Because the hydrogel exhibits stretchability and self-adhesion properties without chemical adhesives, it could be attached to human joints to monitor their movements in real-time. Owing to the high adhesion, the gap between the sensing object and the hydrogel sensor can be minimized, and an accurate signal can be received, thereby reducing the noise and increasing the sensitivity. Furthermore, owing to its high tensile strength, it can also be used to capture the movements of doors and windows (Fig. 5f), as well as the movements of furniture, which demonstrates the possibility of its usage in a smart house. Figure 5g shows the attachment of the hydrogel to the joint of the finger to track the movement and the bending angle. As the angle increases, the hydrogel is stretched, and its resistance increases. The same mechanism can also be observed when tracking the knee movement (Fig. 5h). In addition, the hydrogel could also be used to sense sound signals when attached to the neck (Fig. 5i). When saying “hello,” the graph shows the same peak points but different waveforms for fast and slow pronunciation.

4 Conclusions

Herein, we produced an ionically conductive multiple-crosslinked P(SBMA-co-AAM) hydrogel through a one-pot synthesis method. This hydrogel exhibited water retention, antifreeze properties, self-healing, and transparency, with improved strength, good adhesiveness, and a high GF. Glycerol and NaCl ions were incorporated to confer moisture stability (e.g., water retention) and antifreeze properties. The synthetic route used chemical bonds to structure the basic backbone of the hydrogel, and the physical bonds formed from the micelle afforded elasticity, self-healing, enhanced strength, and transparency. The transparency enabled visibility, and the material characteristics were maintained for approximately one month. Zwitterionic SBMA was added to the hydrogel to provide it with adhesive ability and increase ion mobility. The resulting hydrogel exhibited high sensitivity, with a GF of 43.3 at a strain of 1300%–1600%, which is more than twice of the sensitivity of the previous reports, considerably enhancing its sensing performance. We have demonstrated that it could detect various human movements and potentially be used as a wearable human body monitoring sensor.
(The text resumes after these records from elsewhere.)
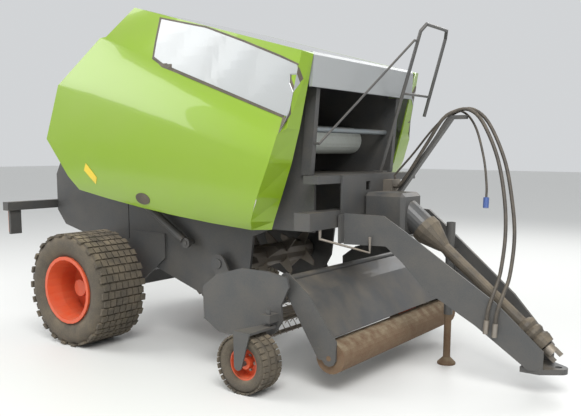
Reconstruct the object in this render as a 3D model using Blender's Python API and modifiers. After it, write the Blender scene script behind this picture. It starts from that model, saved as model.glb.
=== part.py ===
"""Round baler, parked: chamber, tailgate, pick-up, drawbar, wheels and side panels as separate pieces.

Metres. X runs forward from the middle of the machine's length, Y to its left, Z up from the ground.
Stations (x) in the tables count from the main axle; the datum empty carries them to the model's frame.
"""
import math

import bmesh
import bpy
from mathutils import Matrix, Vector

GAP = 0.0003            # between pieces that touch
PIN_GAP = 0.0005        # radial, round a pin, shaft or stub axle
MOVING_GAP = 0.006      # between pieces that pass one another
ROUND_STEPS = 24        # sides of pins, bores and small turned pieces

# Overall reach from the axle
FRONT_REACH = 4.00      # to the front of the hitch eye
REAR_REACH = 1.00       # to the back of the lamp beam
AXLE_X = (REAR_REACH - FRONT_REACH) / 2

# Main wheels
TRACK = 2.06
TYRE_RADIUS = 0.505
TYRE_WIDTH = 0.50
RIM_RADIUS = 0.284
RIM_WIDTH = 0.47
FLANGE_HEIGHT = 0.018
FLANGE_THICK = 0.020
AXLE_RADIUS = 0.05
WHEEL_STEPS = 24
AXLE_TUBE = 0.12
AXLE_HEIGHT = TYRE_RADIUS

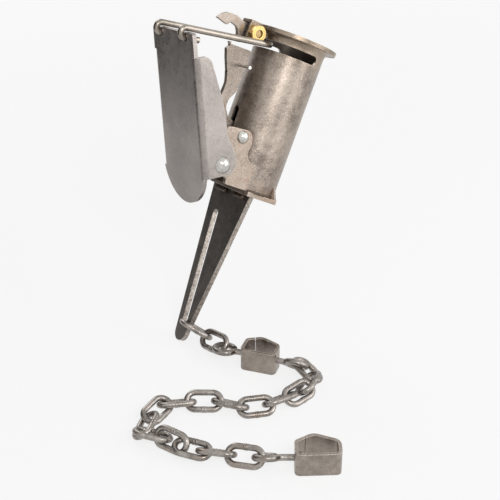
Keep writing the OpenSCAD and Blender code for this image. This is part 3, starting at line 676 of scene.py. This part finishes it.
# %% Lamps
def lamp(name, place, size, watts, aim=(0.02, -0.04, 0.08)):
    """A soft square lamp that looks at the trap."""
    light = bpy.data.lights.new(name, "AREA")
    light.size, light.energy = size, watts
    holder = placed(name, light)
    holder.location = place
    holder.rotation_euler = (Vector(aim) - Vector(place)).to_track_quat("-Z", "Y").to_euler()


lamp("front_lamp", (-0.40, -0.85, 0.85), size=0.4, watts=4.0)
lamp("side_lamp", (0.50, -1.00, 0.45), size=0.9, watts=5.5)
lamp("back_lamp", (0.5, 1.1, 0.9), size=0.7, watts=4.0)
print("three lamps")

# %% [markdown]
# Bare metal in a white room looks like plastic, because it mirrors nothing dark. Photographers stand a dark
# card beside it, out of the picture. Here the card is seen by reflections only, so it darkens no shadow and
# no floor.

# %% Dark card
left, away = Vector((-0.626, 0.779, 0)), Vector((0.779, 0.626, 0))
card_out, card_near, card_far, card_top = 0.34, -0.2, 0.4, 0.6

card_mesh = bpy.data.meshes.new("dark_card")
card_sides = [(card_near, 0), (card_far, 0), (card_far, card_top), (card_near, card_top)]
card_corners = [left * card_out + away * side + Vector((0, 0, z)) for side, z in card_sides]
card_mesh.from_pydata([tuple(c) for c in card_corners], [], [(0, 1, 2, 3)])
black = Surface("card_black")
black.shader.inputs["Base Color"].default_value = (0.09, 0.085, 0.08, 1)
card_mesh.materials.append(black.material)
card = placed("dark_card", card_mesh)
card.visible_camera = card.visible_diffuse = card.visible_shadow = card.visible_transmission = False
print("a dark card stands to the left")

# %% [markdown]
# ## The camera
# The photograph looks down by about 32 degrees with a long lens. The camera's place was found by matching the
# rims of the tube, the rivets and the dagger's outline with the same points of the solids.

# %% Camera
focal_mm, sensor_mm = 83.98, 36
# The columns are the camera's right, up and back, and its place in metres.
look = Matrix(((0.62648, 0.41183, -0.66176, -0.44314),
               (-0.77944, 0.33139, -0.53165, -0.41321),
               (0.00035, 0.84887, 0.52860, 0.44370),
               (0, 0, 0, 1)))

lens = bpy.data.cameras.new("camera")
lens.lens, lens.sensor_width = focal_mm, sensor_mm
camera = placed("camera", lens)
camera.matrix_world = look
bpy.context.scene.camera = camera
bpy.context.scene.view_settings.view_transform = "Standard"
print("the camera is", round(camera.location.length, 3), "m from the dagger's point")
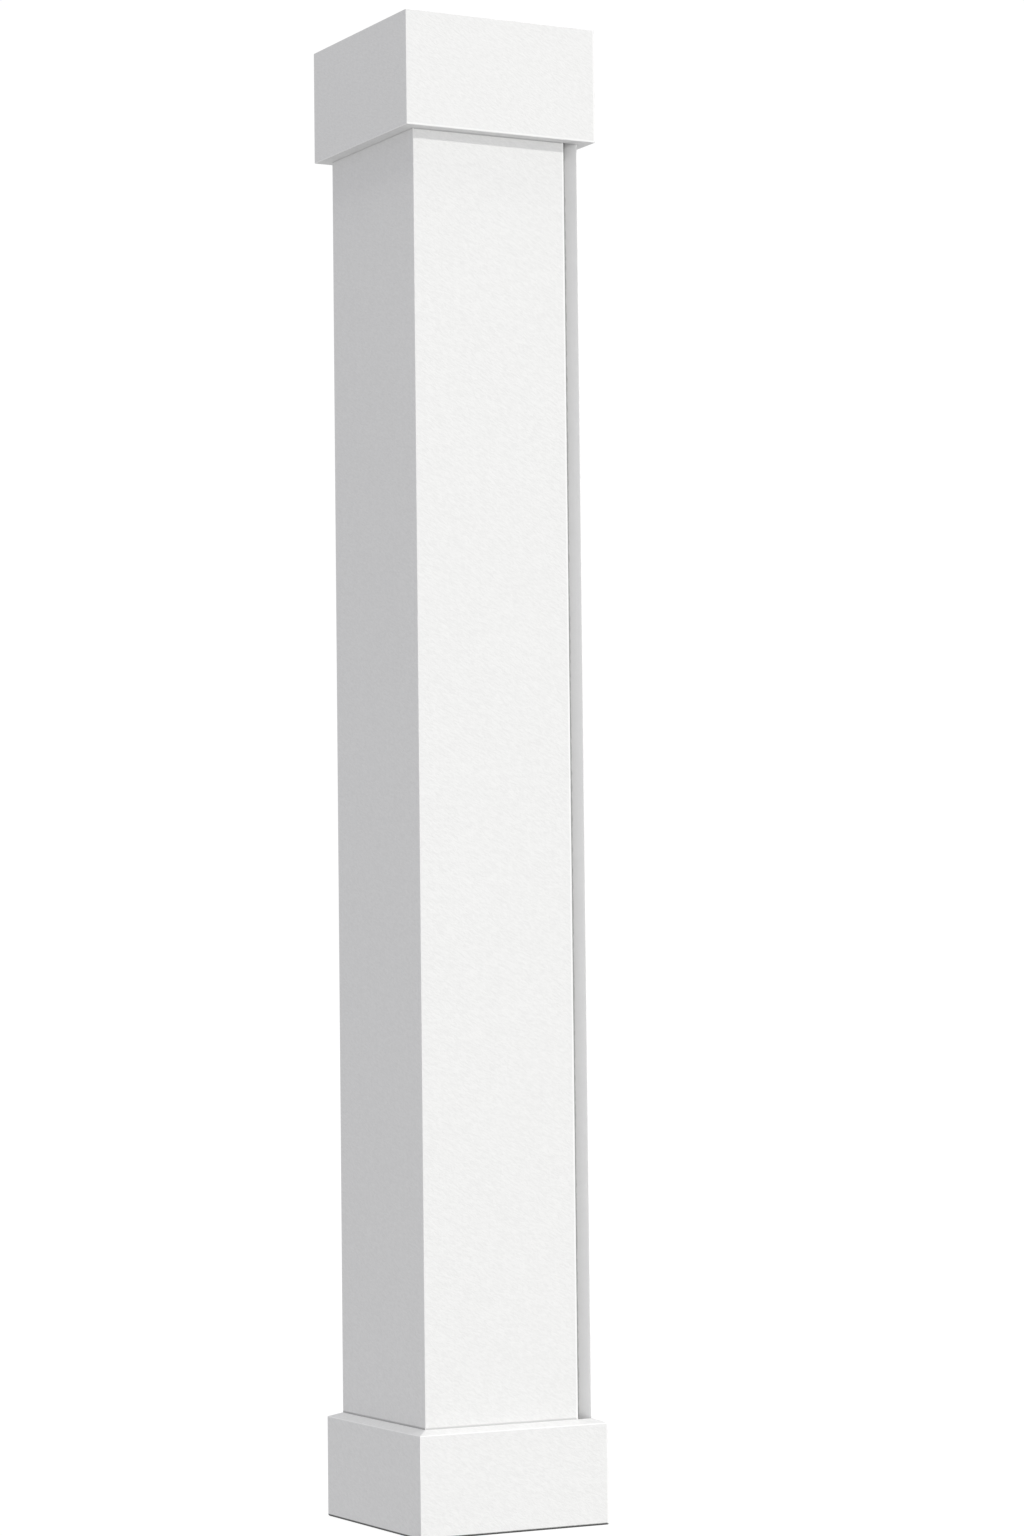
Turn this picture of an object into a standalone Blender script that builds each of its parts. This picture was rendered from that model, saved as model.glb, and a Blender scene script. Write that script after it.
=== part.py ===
# Square exterior column built from flat boards: a boxed shaft of four boards that runs the
# full height, a tall cap collar and a slightly lower base collar of four mitred boards each.
# The shaft is hollow and open at both ends, so it can be closed around a post.
# Metres, +Z up. The origin is on the ground, at the middle of the column. The front faces -Y.

import bpy
import bmesh
from mathutils import Vector

# Overall sizes
COLUMN_HEIGHT = 2.438
SHAFT_WIDTH = 0.302
CAP_HEIGHT = 0.186
BASE_HEIGHT = 0.170

# Thickness of the boards
SHAFT_BOARD = 0.025
CAP_BOARD = 0.022
BASE_BOARD = 0.019

# The base collar's top falls outwards by this much, to shed rain
BASE_TOP_FALL = 0.007

# The closing board on the right is mitred, but the front and back boards stop at its inner face,
# so the two right corners stay open as grooves. Both arrises of its mitre are blunted this wide.
CLOSING_LAND = 0.002

# Sanded corners, rims and arrises, and the chamfer that eases the foot of the base collar
ARRIS_RADIUS = 0.0012
ROUND_SEGMENTS = 4
FOOT_CHAMFER = 0.002

# Clearance that is left between two boards that touch
JOINT_GAP = 0.0003

COLUMN_NAME = "square_exterior_column"
PAINT_WHITE = (0.80, 0.80, 0.79, 1.0)
SHAFT_ROUGHNESS = 0.46
COLLAR_ROUGHNESS = 0.44

TOLERANCE = 1e-5


def clear_scene():
    """Removes whatever the scene holds, so that the column is all there is."""
    for item in list(bpy.data.objects):
        bpy.data.objects.remove(item, do_unlink=True)
    for collection in list(bpy.data.collections):
        bpy.data.collections.remove(collection)


def painted_board(name, roughness):
    """The white finish of one board."""
    material = bpy.data.materials.new(name + "_finish")
    material.use_nodes = True
    shader = material.node_tree.nodes["Principled BSDF"]
    shader.inputs["Base Color"].default_value = PAINT_WHITE
    shader.inputs["Roughness"].default_value = roughness
    shader.inputs["Metallic"].default_value = 0.0
    material.diffuse_color = PAINT_WHITE
    return material


def add_board(name, low, high, collection, roughness, slope=None, rounded=(), cuts=()):
    """Makes one board as a box between two corners, then slopes its top, rounds and cuts it.

    rounded holds tests that pick edges by their two end points. slope is one cut and cuts are
    several, each a pair of a point on the cut and the direction that is cut away.
    """
    low = Vector(low)
    high = Vector(high)
    shape = bmesh.new()
    bmesh.ops.create_cube(shape, size=1.0)
    bmesh.ops.scale(shape, vec=high - low, verts=shape.verts)
    bmesh.ops.translate(shape, vec=(low + high) / 2, verts=shape.verts)
    if slope:
        cut_off(shape, *slope)
    round_edges(shape, rounded)
    for point, away in cuts:
        cut_off(shape, point, away)
    mesh = bpy.data.meshes.new(name)
    shape.to_mesh(mesh)
    shape.free()
    board = bpy.data.objects.new(name, mesh)
    board.data.materials.append(painted_board(name, roughness))
    collection.objects.link(board)
    return board


def round_edges(shape, tests):
    """Rounds the edges that any of the tests picks."""
    picked = [edge for edge in shape.edges
              if any(test(edge.verts[0].co, edge.verts[1].co) for test in tests)]
    bmesh.ops.bevel(shape, geom=picked, offset=ARRIS_RADIUS, segments=ROUND_SEGMENTS,
                    profile=0.5, affect="EDGES", clamp_overlap=True, material=-1)


def cut_off(shape, point, away):
    """Cuts the board with a plane and closes the cut."""
    geometry = shape.verts[:] + shape.edges[:] + shape.faces[:]
    result = bmesh.ops.bisect_plane(shape, geom=geometry, plane_co=point, plane_no=away,
                                    clear_outer=True, dist=TOLERANCE / 10)
    rim = [item for item in result["geom_cut"] if isinstance(item, bmesh.types.BMEdge)]
    bmesh.ops.edgenet_fill(shape, edges=rim)
    bmesh.ops.recalc_face_normals(shape, faces=shape.faces)


def upright_at(x, y):
    """A test for the upright edge that stands at x, y."""
    def test(a, b):
        return all(abs(p.x - x) < TOLERANCE and abs(p.y - y) < TOLERANCE for p in (a, b))
    return test


def level_at(axis, place, z):
    """A test for the level edge that lies at height z, where the axis reads place."""
    def test(a, b):
        return all(abs(p[axis] - place) < TOLERANCE and abs(p.z - z) < TOLERANCE
                   for p in (a, b))
    return test


def mitre(corner_x, corner_y, away):
    """A cut through an upright corner at 45 degrees, half a joint gap back from it."""
    away = Vector(away).normalized()
    return Vector((corner_x, corner_y, 0)) - away * JOINT_GAP / 2, away


def add_shaft(collection):
    """Three boards mitred at the two left corners, and a closing board across the right."""
    half = SHAFT_WIDTH / 2
    inner = half - SHAFT_BOARD
    add_board("shaft_left_board", (-half, -half, 0), (-inner, half, COLUMN_HEIGHT),
              collection, SHAFT_ROUGHNESS,
              rounded=[upright_at(-half, -half), upright_at(-half, half)],
              cuts=[mitre(-half, -half, (1, -1, 0)), mitre(-half, half, (1, 1, 0))])
    closed_at = inner - JOINT_GAP
    for name, side in (("shaft_front_board", -1), ("shaft_back_board", 1)):
        near, far = sorted((side * inner, side * half))
        add_board(name, (-half, near, 0), (closed_at, far, COLUMN_HEIGHT),
                  collection, SHAFT_ROUGHNESS,
                  rounded=[upright_at(-half, side * half), upright_at(closed_at, side * half)],
                  cuts=[mitre(-half, side * half, (-1, -side, 0))])
    add_board("shaft_right_closing_board", (inner, -half, 0), (half, half, COLUMN_HEIGHT),
              collection, SHAFT_ROUGHNESS,
              rounded=[upright_at(half, -half), upright_at(half, half)],
              cuts=[(Vector((half - CLOSING_LAND, side * half, 0)),
                     Vector((-1, side, 0)).normalized()) for side in (-1, 1)])


def add_collar(place, thickness, bottom, top, shown_rim, fall, chamfer, collection):
    """Four boards mitred around the shaft, whose tops fall outwards by the length of fall.

    shown_rim is the height of the outer rim that is sanded round. The lower outer rim has a
    chamfer, unless its size is 0.
    """
    inner = SHAFT_WIDTH / 2 + JOINT_GAP
    half = inner + thickness
    for axis, side, word in ((1, -1, "front"), (1, 1, "back"), (0, -1, "left"), (0, 1, "right")):
        near, far = sorted((side * inner, side * half))
        low = [-half, -half, bottom]
        high = [half, half, top]
        low[axis] = near
        high[axis] = far
        outwards = [0, 0, thickness]
        outwards[axis] = side * fall
        inner_rim = [0, 0, top]
        inner_rim[axis] = side * inner
        cuts = [mitre(*corner(axis, side * half, end * half), (*corner(axis, -side, end), 0))
                for end in (-1, 1)]
        if chamfer:
            lower_rim = [0, 0, bottom + chamfer]
            lower_rim[axis] = side * half
            downwards = [0, 0, -1]
            downwards[axis] = side
            cuts.append((lower_rim, downwards))
        add_board(f"{place}_{word}_board", low, high, collection, COLLAR_ROUGHNESS,
                  slope=(inner_rim, outwards) if fall else None,
                  rounded=[level_at(axis, side * half, shown_rim)]
                  + [upright_at(*corner(axis, side * half, end * half)) for end in (-1, 1)],
                  cuts=cuts)


def corner(axis, across, along):
    """The x and y of a point that reads across on the given axis and along on the other."""
    return (across, along) if axis == 0 else (along, across)


def build():
    clear_scene()
    collection = bpy.data.collections.new(COLUMN_NAME)
    bpy.context.scene.collection.children.link(collection)
    add_shaft(collection)
    cap_underside = COLUMN_HEIGHT - CAP_HEIGHT
    add_collar("cap", CAP_BOARD, cap_underside, COLUMN_HEIGHT,
               shown_rim=cap_underside, fall=0, chamfer=0, collection=collection)
    add_collar("base", BASE_BOARD, 0, BASE_HEIGHT,
               shown_rim=BASE_HEIGHT - BASE_TOP_FALL, fall=BASE_TOP_FALL, chamfer=FOOT_CHAMFER,
               collection=collection)


build()
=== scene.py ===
# Square exterior column of flat white boards. The sections follow the real column as it is put
# together: the shaft boards, the closing board, the cap collar and the base collar, then the
# studio around it.

import math

import bmesh
import bpy
from mathutils import Matrix, Vector


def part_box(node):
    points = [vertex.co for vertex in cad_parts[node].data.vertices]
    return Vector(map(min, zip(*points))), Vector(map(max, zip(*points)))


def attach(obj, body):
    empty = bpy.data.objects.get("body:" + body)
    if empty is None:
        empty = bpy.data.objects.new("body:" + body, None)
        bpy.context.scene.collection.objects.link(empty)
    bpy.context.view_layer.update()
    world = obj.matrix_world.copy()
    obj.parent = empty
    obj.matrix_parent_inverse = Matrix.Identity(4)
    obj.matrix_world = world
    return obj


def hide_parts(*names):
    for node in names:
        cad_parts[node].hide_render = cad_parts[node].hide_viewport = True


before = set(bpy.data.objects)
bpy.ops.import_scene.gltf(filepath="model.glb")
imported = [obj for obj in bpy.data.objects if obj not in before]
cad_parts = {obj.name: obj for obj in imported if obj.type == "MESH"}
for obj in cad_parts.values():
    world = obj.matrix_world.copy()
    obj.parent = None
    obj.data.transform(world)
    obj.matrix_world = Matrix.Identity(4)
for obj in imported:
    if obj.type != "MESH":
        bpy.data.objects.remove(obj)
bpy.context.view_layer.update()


# Left shaft board. A flat board of white cellular plastic as tall as the column. Both long edges
# are mitred and glued to the front and back boards, and the corners are then sanded round.

left_low, left_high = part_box("shaft_left_board")
column_height = left_high.z
shaft_half = -left_low.x
shaft_inner = -left_high.x

arris_radius = 0.0012
arris_segments = 6
highlight_band_width = 0.0032
glue_line = 0.0001
tolerance = 0.00002
cut_tolerance = 0.000001
squarely = 0.98
sharp_angle = 30

skin_white = (0.815, 0.815, 0.815, 1.0)
skin_grey = (0.76, 0.76, 0.76, 1.0)
skin_relief = 0.00014
skin_specular = 0.2
shaft_gloss = 0.50
ripple_slant = -26.0
foam_white = (0.74, 0.74, 0.735, 1.0)
foam_grey = (0.66, 0.66, 0.66, 1.0)
foam_relief = 0.00008
foam_specular = 0.3
foam_roughness = 0.74
# The sanded rounds and strips are matte, and whiter than the skin as a painted highlight on the arrises.
sanded_highlight_white = (0.90, 0.90, 0.90, 1.0)
sanded_highlight_grey = (0.86, 0.86, 0.86, 1.0)

upwards = (0, 0, 1)
side_axis = (1, 0, 0)
front_axis = (0, 1, 0)
upright_lines = (300, 300, 2)

# Painted shade in the joints with the collars: its height, how far it reaches, and how light its grey is
painted_shade_hardness = 1.6
base_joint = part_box("base_left_board")[1].z
cap_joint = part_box("cap_left_board")[0].z
side_joint_shade = ((base_joint, 0.0038, 0.44), (cap_joint, 0.0022, 0.64))

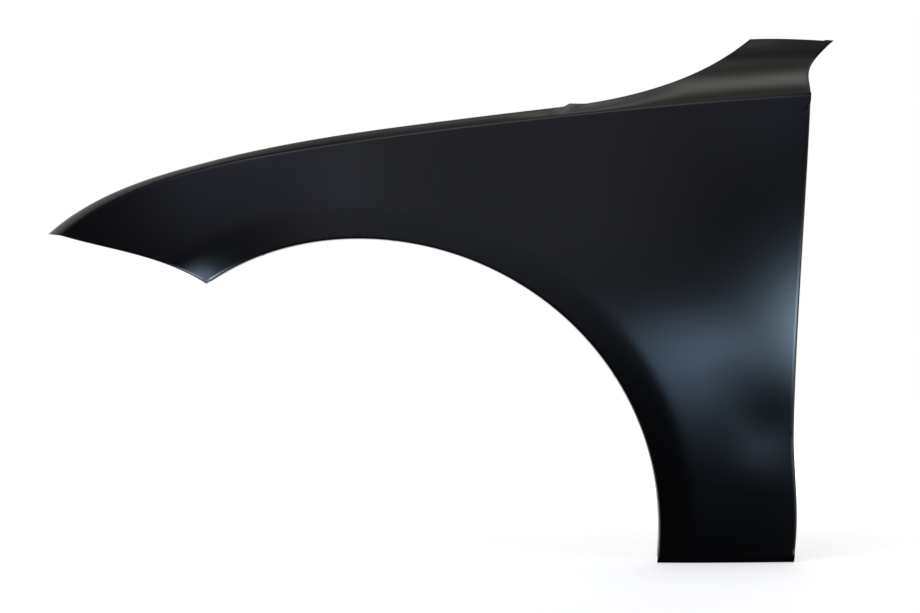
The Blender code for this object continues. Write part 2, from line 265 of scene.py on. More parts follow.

It can also be used as a sensor for indoor facilities and furniture, such as capturing the movement of windows owing to its high strain, which indicates the possibility of its usage in smart house applications. The proposed hydrogel overcomes the limitations of previously reported hydrogels and can significantly promote the development of hydrogel devices. The multiple-crosslinked P(SBMA-co-AAM) is promising for applications in wearable electronics, smart house, tissue engineering, and soft robotics. However, after self-healing, the strength of the sensor rapidly decreases. Although the self-healing hydrogel demonstrated a strain of 1000% and constant sensitivity and conductivity, further improvement for the strength will allow the fabrication of more durable sensors. Therefore, follow-up studies are required to address this aspect.